Wednesday, April 29, 2009

Ready-Made Family

Cheryl Wyatt
Inspirational Romance
Steeple Hill Books - April, 2009

Based on my reading experience of over 2,500 romance novels over the past eight years, Cheryl Wyatt may be pioneering the Contemporary Christian Military Romance genre. She suspects it might even be destiny.

Cheryl Wyatt was born on a naval base—there’s the military. She was born on Valentine’s Day—there’s the romance. But unlike in the military, Wyatt reports that her characters don’t always obey her orders and “take the hill” she had planned to advance the story. But authors tell me that that rebellion is a good sign.

When characters become real in an author’s mind, more than fiction, they always want to usurp the author’s authority. Usually that rebellion makes for a realistic, more surprising, more rewarding read, often better than the one the author had in mind at the outset.

In Ready-Made Family, the third in Wyatt’s “Wings of Refuge” series, her interesting cast of characters seemed to be badgering her to keep themselves all front-and-center, all the time. In some scenes, it’s as if all her creations are jumping up and down, yelling, “Me! Me!” As a result, these scenes lose focus, and the reader—this reader, at least—is not always sure where Wyatt wants me to look. Too many of her scenes are a clattering mayhem like the din of a family of 20 whipping up Thanksgiving dinner. “I thought you brought the cranberry sauce.” It’s a friendly din, to be sure, but it weakens the narrative thrust. (Or maybe I shouldn’t be making dinner and watching the evening news while reading.)

In any event, Ready-Made Family opens with a bang: “Mister! Mommy needs help!”
The panicked voice comes from seven year-old Reece North clutching her ever-present stuffed toy, Bearby. She asks Ben Dillinger for help. Reece’s mom fell asleep at the wheel and slammed into a light pole. Reese and Bearby survived, but the little girl isn’t so sure about her mom.

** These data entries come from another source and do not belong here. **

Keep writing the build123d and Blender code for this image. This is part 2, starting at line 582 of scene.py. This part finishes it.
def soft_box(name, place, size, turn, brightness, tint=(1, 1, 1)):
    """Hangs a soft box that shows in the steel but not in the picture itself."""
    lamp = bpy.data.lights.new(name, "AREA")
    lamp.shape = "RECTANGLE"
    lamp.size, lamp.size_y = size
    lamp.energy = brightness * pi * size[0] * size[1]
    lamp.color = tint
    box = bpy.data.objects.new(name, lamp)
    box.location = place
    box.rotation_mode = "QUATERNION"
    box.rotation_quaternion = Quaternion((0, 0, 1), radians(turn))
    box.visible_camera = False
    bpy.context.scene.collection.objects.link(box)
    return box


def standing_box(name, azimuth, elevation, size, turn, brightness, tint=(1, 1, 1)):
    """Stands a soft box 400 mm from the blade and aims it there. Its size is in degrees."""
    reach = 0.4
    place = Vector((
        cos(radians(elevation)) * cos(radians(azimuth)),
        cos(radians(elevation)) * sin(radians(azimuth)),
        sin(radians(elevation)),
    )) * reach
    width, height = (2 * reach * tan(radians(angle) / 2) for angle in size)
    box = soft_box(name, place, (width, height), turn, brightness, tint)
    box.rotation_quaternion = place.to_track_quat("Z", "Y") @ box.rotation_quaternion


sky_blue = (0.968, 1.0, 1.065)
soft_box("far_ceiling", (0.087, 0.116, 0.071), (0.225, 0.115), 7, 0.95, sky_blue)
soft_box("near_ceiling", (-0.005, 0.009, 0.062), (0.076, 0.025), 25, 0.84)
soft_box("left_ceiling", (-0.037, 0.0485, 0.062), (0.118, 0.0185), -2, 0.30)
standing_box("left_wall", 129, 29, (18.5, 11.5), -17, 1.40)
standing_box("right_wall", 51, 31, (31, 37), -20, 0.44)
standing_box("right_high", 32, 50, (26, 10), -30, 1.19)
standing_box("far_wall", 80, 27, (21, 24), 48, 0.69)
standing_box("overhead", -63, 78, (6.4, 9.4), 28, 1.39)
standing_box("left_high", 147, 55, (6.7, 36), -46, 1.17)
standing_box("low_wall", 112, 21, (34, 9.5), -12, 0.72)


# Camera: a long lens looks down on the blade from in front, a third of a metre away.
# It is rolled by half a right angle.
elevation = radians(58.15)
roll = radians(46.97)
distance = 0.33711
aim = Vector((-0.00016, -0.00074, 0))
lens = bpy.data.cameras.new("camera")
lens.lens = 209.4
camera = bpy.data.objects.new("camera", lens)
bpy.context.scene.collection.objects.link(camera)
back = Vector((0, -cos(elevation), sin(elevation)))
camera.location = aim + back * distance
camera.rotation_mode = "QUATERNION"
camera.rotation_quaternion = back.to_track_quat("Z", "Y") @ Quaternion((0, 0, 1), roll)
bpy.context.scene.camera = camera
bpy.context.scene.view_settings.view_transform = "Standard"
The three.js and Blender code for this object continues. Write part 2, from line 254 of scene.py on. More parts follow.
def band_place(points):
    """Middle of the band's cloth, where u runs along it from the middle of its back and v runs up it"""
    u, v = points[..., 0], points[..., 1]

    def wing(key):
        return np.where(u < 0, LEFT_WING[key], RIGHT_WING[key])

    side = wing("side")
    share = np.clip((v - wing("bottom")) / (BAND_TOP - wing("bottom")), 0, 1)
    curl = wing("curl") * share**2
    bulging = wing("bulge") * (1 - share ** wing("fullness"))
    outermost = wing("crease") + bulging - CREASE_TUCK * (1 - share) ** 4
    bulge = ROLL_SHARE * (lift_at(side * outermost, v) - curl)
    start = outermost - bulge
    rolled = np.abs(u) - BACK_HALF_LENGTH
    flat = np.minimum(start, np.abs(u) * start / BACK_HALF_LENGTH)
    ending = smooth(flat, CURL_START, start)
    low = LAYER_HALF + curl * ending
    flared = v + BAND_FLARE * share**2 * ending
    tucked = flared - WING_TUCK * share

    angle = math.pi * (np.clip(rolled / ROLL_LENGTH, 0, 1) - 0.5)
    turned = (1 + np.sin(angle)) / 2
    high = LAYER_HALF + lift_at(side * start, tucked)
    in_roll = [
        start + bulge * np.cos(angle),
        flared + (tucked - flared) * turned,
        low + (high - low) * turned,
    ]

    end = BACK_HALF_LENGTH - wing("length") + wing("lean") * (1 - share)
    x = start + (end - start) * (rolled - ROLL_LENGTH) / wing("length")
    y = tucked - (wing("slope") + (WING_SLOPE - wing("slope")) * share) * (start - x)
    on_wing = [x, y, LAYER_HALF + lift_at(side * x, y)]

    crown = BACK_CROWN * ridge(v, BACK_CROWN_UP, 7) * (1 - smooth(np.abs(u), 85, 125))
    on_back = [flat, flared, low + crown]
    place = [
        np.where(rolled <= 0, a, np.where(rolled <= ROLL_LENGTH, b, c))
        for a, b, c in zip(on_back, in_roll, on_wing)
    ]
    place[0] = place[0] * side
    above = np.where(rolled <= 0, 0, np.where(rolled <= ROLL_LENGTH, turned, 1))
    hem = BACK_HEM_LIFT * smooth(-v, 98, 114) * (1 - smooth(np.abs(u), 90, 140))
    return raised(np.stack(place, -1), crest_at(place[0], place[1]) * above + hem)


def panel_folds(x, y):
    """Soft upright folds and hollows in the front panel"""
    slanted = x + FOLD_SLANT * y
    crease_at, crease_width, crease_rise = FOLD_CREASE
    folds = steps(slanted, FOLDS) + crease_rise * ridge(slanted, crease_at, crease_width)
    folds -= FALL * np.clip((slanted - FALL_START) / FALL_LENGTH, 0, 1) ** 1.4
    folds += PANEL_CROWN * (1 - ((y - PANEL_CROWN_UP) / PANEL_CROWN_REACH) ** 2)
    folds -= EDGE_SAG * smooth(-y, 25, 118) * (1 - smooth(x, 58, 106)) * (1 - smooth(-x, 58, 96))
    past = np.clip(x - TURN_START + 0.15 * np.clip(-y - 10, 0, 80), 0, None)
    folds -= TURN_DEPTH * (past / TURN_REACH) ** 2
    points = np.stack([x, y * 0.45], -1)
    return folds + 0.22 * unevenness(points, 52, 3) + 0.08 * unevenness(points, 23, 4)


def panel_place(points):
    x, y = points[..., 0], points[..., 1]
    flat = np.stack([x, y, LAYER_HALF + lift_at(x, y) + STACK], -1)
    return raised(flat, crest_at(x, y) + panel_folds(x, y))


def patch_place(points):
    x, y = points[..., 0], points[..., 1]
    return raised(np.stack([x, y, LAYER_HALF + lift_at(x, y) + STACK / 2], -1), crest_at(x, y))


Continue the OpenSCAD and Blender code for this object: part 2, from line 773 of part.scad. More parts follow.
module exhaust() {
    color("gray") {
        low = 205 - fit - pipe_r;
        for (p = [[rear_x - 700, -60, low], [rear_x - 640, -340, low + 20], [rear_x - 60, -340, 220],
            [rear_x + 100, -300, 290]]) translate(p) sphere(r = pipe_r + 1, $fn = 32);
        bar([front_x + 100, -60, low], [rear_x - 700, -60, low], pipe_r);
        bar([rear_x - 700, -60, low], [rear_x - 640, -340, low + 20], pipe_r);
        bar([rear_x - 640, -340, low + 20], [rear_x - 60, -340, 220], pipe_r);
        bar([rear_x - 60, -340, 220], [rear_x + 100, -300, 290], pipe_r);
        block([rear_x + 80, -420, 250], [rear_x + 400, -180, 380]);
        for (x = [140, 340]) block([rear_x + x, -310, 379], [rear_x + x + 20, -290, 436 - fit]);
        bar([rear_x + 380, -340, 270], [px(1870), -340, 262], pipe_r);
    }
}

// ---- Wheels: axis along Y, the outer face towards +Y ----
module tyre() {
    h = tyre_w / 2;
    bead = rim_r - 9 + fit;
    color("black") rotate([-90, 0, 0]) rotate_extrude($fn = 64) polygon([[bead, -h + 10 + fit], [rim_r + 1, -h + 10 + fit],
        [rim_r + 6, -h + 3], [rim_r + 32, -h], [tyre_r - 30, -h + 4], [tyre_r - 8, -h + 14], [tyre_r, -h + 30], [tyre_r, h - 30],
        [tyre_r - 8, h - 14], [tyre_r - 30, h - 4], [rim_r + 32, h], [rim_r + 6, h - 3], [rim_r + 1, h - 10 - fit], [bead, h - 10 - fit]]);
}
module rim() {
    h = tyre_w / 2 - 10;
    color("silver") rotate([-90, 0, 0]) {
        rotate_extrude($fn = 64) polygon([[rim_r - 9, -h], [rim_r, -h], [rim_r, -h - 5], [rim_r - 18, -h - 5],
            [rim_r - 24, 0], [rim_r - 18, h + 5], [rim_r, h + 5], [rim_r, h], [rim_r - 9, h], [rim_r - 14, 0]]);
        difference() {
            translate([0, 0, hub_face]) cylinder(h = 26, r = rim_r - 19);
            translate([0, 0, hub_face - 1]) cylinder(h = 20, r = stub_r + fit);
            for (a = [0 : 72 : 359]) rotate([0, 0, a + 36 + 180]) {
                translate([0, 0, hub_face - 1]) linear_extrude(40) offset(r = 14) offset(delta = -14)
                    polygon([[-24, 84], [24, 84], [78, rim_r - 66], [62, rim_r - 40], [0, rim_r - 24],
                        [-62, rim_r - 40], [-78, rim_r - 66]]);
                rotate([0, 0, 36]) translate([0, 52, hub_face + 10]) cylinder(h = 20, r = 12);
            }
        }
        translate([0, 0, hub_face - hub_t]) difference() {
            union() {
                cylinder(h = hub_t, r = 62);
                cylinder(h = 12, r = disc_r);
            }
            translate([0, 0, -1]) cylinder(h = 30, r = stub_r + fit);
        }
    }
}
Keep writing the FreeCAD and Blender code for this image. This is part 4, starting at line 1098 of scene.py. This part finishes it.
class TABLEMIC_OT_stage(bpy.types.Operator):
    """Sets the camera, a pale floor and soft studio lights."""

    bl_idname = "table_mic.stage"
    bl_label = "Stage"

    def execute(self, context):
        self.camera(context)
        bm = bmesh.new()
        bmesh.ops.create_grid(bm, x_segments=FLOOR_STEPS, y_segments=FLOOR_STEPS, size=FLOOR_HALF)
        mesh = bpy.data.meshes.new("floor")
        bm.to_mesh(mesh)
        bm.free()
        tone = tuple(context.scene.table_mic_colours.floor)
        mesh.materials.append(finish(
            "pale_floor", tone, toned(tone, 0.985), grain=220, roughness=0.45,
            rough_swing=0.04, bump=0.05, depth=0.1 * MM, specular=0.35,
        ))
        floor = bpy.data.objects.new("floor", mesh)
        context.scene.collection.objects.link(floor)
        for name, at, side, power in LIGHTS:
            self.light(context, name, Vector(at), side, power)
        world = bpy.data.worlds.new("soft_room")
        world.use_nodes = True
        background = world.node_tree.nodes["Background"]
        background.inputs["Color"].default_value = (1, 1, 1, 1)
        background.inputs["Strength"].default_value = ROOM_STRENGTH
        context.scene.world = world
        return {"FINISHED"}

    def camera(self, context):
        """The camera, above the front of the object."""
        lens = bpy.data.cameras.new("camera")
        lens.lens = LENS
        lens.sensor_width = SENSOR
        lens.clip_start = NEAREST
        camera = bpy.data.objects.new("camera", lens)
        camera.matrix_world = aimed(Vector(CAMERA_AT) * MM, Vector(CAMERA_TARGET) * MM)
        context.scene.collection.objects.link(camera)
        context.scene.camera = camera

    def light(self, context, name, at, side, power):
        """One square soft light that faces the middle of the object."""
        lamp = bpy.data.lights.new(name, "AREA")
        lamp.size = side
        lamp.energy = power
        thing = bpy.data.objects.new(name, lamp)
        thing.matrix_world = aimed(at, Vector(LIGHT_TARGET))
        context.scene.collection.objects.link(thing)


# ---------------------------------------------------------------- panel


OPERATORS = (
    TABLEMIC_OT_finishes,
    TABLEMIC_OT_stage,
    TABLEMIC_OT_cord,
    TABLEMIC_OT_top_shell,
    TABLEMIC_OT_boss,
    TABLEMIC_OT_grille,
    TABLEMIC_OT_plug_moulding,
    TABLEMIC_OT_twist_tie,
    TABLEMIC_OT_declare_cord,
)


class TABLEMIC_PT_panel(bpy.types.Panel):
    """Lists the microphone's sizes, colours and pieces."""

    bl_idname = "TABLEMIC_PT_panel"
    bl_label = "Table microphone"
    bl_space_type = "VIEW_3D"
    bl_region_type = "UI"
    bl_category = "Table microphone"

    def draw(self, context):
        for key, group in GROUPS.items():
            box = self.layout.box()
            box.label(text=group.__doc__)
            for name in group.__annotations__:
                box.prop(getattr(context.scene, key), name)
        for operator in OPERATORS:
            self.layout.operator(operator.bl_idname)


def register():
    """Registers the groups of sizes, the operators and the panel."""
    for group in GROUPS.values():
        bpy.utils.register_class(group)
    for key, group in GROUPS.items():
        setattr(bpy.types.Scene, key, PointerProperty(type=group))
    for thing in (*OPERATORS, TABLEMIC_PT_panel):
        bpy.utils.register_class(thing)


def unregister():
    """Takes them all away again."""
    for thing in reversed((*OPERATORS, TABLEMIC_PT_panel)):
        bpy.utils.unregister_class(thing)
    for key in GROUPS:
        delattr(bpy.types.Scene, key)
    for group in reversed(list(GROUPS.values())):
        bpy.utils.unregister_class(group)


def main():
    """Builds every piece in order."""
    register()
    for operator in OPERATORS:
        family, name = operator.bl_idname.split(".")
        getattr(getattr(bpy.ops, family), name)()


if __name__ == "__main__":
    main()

Wyatt falls into a similar trap in some action scenes. She brings to them too many details that I don’t see contributing to the action. I assume she does this in an effort to give the scene greater life while further illuminating her characters. Not good when a life’s at stake.

But I did find the psychology of the characters more true to life. Amelia, Reece’s mom, was on her way to St. Louis for a job when she fell asleep at the wheel. She was trying to gain independence. Her father repeatedly told her that she’d never amount to anything. After all, she’d had Reece out of wedlock with no man in sight. Her dad thought that behavior just showed how worthless she was. Needless to say, Amelia didn’t feel too good about herself. Ben Dillinger was ashamed at the way he had treated his brother who had Mosaic Down Syndrome. That gave him some guilt problems which caused him to doubt his worth. The characters continued to live out their scripts until a hurricane in the Carolinas gave them all something more important to use their energy in a cooperative way. Amelia’s dad came around and even acted like the Christian he’d always claimed to be. Ben and his brother spent time together and even enjoyed it. Gradually, the story unfolds to a very satisfying people story.

All in all and for me, the mechanics got in the way of an otherwise compelling story. The military environment and the hurricane events aren’t the usual stuff of romance novels. Typical of the Steeple Hill books, Wyatt seamlessly wove the Christian elements into her story. We’ll watch Cheryl as she grows and I think she’ll make it.